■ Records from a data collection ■
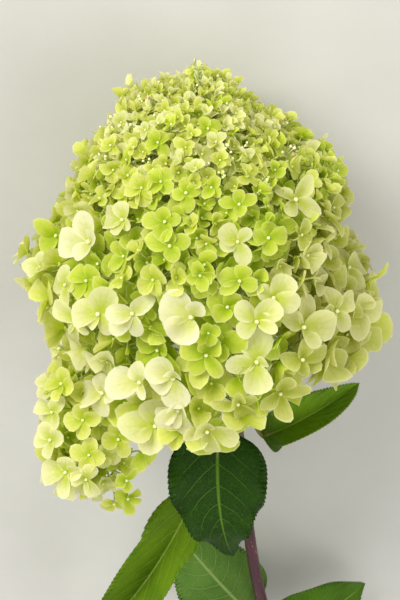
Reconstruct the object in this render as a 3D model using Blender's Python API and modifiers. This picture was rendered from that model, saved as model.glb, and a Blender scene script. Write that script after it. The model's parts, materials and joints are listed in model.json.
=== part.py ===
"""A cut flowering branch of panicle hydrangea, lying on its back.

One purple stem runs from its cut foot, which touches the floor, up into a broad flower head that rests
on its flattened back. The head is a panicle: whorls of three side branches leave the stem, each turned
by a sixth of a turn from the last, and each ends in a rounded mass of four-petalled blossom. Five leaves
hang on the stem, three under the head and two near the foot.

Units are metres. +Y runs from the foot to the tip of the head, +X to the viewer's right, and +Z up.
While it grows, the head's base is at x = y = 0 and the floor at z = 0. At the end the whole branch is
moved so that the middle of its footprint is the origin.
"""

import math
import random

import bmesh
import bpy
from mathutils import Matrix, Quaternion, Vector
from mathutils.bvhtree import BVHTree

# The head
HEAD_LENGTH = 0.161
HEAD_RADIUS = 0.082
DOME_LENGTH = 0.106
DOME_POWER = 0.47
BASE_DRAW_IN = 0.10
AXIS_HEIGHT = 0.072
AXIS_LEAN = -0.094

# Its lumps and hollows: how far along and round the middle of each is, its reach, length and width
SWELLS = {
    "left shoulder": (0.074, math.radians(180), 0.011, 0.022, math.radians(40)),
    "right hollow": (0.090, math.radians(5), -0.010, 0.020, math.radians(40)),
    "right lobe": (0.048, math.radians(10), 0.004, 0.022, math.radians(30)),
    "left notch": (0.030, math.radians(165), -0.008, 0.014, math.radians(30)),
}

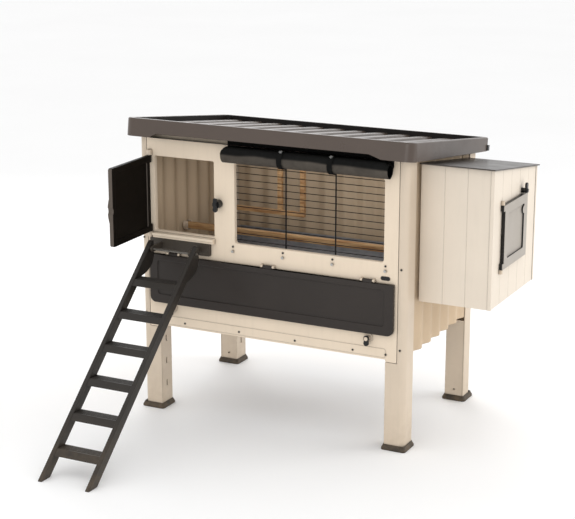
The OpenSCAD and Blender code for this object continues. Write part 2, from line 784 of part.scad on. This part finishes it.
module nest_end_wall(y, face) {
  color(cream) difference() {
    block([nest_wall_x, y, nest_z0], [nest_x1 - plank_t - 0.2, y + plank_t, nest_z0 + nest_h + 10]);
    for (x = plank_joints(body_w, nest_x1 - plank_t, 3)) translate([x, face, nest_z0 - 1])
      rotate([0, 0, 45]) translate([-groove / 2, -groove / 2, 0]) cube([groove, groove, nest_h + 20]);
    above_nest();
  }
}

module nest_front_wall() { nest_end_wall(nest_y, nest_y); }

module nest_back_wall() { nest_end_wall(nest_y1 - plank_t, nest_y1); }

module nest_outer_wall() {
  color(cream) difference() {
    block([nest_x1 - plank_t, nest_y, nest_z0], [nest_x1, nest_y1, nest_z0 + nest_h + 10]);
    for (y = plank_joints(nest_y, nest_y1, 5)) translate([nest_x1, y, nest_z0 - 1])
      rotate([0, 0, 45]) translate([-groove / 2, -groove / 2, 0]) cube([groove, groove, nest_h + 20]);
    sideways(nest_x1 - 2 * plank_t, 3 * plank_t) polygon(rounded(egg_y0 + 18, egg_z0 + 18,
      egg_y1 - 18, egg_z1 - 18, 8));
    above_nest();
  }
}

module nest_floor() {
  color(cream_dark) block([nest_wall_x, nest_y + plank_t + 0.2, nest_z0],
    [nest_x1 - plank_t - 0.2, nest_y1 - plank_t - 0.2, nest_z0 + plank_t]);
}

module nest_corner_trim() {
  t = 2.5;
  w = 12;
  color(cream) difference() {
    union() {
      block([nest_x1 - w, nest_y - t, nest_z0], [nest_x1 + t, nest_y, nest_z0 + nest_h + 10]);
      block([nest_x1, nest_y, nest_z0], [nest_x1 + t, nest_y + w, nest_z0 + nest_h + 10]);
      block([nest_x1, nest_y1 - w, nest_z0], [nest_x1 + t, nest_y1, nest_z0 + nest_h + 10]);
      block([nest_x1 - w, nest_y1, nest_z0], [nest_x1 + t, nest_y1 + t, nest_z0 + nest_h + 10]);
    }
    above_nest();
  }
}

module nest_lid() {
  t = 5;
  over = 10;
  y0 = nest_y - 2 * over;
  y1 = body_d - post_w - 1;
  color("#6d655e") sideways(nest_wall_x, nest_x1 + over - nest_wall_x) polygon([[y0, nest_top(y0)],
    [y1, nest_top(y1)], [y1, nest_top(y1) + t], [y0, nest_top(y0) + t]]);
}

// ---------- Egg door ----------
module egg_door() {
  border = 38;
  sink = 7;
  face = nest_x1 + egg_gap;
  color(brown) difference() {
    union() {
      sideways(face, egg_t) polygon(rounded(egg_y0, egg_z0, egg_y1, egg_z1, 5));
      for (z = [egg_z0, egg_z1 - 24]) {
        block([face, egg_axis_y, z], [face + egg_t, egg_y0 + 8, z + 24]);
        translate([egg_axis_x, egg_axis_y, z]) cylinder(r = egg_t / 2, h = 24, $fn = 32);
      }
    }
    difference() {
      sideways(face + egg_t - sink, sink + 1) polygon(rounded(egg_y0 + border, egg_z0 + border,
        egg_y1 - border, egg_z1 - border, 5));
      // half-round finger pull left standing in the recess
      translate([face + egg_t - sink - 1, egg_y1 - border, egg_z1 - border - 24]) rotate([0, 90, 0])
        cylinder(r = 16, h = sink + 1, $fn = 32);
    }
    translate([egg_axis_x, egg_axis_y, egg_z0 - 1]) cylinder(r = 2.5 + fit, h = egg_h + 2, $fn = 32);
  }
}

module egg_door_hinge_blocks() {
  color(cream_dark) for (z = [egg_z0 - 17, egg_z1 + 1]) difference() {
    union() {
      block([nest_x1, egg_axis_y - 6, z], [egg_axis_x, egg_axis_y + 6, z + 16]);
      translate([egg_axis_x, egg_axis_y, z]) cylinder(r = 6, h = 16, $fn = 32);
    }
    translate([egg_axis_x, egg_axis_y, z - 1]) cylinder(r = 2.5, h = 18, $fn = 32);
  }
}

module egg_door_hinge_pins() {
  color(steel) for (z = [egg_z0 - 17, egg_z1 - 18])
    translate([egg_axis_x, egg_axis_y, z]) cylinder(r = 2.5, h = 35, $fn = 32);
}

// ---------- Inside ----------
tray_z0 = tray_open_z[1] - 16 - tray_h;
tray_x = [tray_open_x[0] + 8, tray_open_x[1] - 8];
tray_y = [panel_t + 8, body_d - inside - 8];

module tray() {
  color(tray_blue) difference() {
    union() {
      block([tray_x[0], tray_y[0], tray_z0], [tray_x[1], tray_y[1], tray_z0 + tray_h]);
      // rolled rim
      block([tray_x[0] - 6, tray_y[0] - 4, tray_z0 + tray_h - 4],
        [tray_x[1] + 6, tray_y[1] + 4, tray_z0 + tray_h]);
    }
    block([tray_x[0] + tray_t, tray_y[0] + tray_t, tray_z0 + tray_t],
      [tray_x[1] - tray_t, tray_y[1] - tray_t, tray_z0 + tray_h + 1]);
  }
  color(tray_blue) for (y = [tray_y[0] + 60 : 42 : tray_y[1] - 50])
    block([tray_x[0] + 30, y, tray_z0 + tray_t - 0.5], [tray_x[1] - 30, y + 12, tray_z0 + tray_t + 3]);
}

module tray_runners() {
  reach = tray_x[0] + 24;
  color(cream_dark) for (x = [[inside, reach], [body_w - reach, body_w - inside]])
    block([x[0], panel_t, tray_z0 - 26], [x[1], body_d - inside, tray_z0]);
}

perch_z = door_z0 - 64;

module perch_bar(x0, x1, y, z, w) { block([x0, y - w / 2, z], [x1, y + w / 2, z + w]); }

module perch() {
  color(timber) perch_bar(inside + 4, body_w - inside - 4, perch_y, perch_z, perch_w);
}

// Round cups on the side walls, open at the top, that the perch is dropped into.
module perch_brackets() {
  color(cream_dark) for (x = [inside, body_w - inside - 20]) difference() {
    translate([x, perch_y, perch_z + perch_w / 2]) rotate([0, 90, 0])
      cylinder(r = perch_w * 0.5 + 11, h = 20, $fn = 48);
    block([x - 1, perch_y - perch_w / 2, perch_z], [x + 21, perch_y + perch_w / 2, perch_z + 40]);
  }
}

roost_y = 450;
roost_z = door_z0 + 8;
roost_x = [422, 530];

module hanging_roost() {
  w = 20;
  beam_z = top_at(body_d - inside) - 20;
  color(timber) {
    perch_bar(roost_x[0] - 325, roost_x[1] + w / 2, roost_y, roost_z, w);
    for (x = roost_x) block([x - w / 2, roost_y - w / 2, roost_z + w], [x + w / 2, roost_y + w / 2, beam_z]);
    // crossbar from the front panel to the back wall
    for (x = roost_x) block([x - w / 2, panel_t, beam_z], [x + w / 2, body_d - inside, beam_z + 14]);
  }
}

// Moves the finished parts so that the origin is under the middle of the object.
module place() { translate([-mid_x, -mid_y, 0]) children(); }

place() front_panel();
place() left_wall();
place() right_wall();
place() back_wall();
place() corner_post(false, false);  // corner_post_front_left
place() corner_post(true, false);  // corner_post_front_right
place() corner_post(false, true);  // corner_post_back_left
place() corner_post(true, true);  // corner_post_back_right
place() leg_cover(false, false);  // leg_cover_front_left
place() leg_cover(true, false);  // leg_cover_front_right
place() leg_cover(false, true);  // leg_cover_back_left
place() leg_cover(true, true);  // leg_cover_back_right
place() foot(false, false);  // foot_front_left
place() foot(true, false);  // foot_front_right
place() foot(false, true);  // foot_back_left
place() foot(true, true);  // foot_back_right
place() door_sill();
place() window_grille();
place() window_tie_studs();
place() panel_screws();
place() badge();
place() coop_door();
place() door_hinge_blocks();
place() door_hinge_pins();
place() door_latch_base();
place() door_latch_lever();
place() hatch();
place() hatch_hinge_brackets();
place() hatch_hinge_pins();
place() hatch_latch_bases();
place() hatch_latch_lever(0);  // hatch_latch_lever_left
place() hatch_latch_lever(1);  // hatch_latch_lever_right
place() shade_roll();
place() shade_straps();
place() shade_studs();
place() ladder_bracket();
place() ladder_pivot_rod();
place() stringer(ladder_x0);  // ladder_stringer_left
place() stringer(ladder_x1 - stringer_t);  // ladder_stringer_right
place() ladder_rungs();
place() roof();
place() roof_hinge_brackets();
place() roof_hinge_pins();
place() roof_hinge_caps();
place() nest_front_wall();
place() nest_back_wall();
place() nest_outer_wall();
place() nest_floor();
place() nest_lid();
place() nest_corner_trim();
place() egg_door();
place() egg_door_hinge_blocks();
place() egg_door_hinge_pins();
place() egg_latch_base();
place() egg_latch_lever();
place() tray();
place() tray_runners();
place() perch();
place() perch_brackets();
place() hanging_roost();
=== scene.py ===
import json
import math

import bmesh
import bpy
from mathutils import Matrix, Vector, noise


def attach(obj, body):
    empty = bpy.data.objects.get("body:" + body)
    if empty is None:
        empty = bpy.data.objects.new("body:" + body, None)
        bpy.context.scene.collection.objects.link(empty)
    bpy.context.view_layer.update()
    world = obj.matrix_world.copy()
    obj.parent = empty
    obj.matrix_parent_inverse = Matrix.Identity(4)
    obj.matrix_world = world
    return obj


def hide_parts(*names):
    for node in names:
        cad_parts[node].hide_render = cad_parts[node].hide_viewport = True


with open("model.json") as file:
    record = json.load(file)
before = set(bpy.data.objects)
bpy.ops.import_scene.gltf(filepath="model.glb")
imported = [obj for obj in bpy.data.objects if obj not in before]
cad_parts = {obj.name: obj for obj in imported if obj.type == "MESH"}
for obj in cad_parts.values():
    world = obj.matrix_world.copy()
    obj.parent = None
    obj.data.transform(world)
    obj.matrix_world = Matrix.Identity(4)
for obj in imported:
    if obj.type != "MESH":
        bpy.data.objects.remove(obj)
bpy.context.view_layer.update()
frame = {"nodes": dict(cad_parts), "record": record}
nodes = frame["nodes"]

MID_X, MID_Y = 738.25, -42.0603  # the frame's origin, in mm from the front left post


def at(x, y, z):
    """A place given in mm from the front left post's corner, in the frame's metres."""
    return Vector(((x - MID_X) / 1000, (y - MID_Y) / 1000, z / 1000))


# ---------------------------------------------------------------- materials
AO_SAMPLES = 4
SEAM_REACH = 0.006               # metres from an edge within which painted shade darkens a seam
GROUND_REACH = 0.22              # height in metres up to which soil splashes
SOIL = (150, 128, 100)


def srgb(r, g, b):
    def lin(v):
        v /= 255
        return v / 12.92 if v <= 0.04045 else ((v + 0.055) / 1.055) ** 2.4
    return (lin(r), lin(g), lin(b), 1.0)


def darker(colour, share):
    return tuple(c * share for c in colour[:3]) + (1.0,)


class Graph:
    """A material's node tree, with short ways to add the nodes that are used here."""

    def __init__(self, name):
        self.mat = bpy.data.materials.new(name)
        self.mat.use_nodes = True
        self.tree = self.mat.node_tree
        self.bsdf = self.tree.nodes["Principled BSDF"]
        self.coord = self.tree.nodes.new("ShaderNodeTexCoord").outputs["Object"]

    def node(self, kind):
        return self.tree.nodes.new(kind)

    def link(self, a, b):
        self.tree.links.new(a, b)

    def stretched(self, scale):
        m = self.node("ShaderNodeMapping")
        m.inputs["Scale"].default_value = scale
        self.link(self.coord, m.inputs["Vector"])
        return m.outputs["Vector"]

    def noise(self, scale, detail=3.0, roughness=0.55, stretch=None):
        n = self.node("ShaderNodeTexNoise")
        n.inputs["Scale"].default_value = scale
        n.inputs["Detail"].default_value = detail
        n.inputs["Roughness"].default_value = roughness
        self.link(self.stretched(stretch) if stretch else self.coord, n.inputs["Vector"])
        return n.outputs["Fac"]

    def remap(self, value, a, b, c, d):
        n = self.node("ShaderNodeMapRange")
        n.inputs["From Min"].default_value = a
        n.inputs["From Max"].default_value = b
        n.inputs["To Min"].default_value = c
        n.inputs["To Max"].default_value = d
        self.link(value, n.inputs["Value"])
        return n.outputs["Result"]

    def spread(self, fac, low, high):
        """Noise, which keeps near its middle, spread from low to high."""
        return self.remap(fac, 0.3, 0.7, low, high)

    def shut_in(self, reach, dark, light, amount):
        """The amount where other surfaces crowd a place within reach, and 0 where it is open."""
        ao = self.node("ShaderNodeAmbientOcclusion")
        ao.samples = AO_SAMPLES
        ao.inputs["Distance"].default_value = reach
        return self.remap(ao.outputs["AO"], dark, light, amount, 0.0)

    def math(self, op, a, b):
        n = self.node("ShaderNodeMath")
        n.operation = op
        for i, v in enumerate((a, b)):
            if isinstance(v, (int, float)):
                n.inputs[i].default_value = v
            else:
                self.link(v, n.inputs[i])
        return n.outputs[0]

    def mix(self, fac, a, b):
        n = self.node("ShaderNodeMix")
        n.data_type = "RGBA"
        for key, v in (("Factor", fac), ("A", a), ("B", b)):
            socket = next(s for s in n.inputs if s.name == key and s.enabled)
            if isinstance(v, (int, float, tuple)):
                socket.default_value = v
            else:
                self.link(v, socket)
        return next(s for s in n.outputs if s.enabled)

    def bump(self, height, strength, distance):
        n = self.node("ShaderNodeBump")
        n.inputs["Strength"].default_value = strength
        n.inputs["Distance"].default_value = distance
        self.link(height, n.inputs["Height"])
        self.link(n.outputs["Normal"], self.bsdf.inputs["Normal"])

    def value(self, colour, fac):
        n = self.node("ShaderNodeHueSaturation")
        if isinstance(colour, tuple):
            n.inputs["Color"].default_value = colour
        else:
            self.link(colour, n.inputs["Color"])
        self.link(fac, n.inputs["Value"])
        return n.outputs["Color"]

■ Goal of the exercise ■
From the line that contains "place() nest_lid();" through the line that contains "if empty is", reproduce every line exactly, both end lines included.

■ Result ■
place() nest_lid();
place() nest_corner_trim();
place() egg_door();
place() egg_door_hinge_blocks();
place() egg_door_hinge_pins();
place() egg_latch_base();
place() egg_latch_lever();
place() tray();
place() tray_runners();
place() perch();
place() perch_brackets();
place() hanging_roost();
=== scene.py ===
import json
import math

import bmesh
import bpy
from mathutils import Matrix, Vector, noise


def attach(obj, body):
    empty = bpy.data.objects.get("body:" + body)
    if empty is None:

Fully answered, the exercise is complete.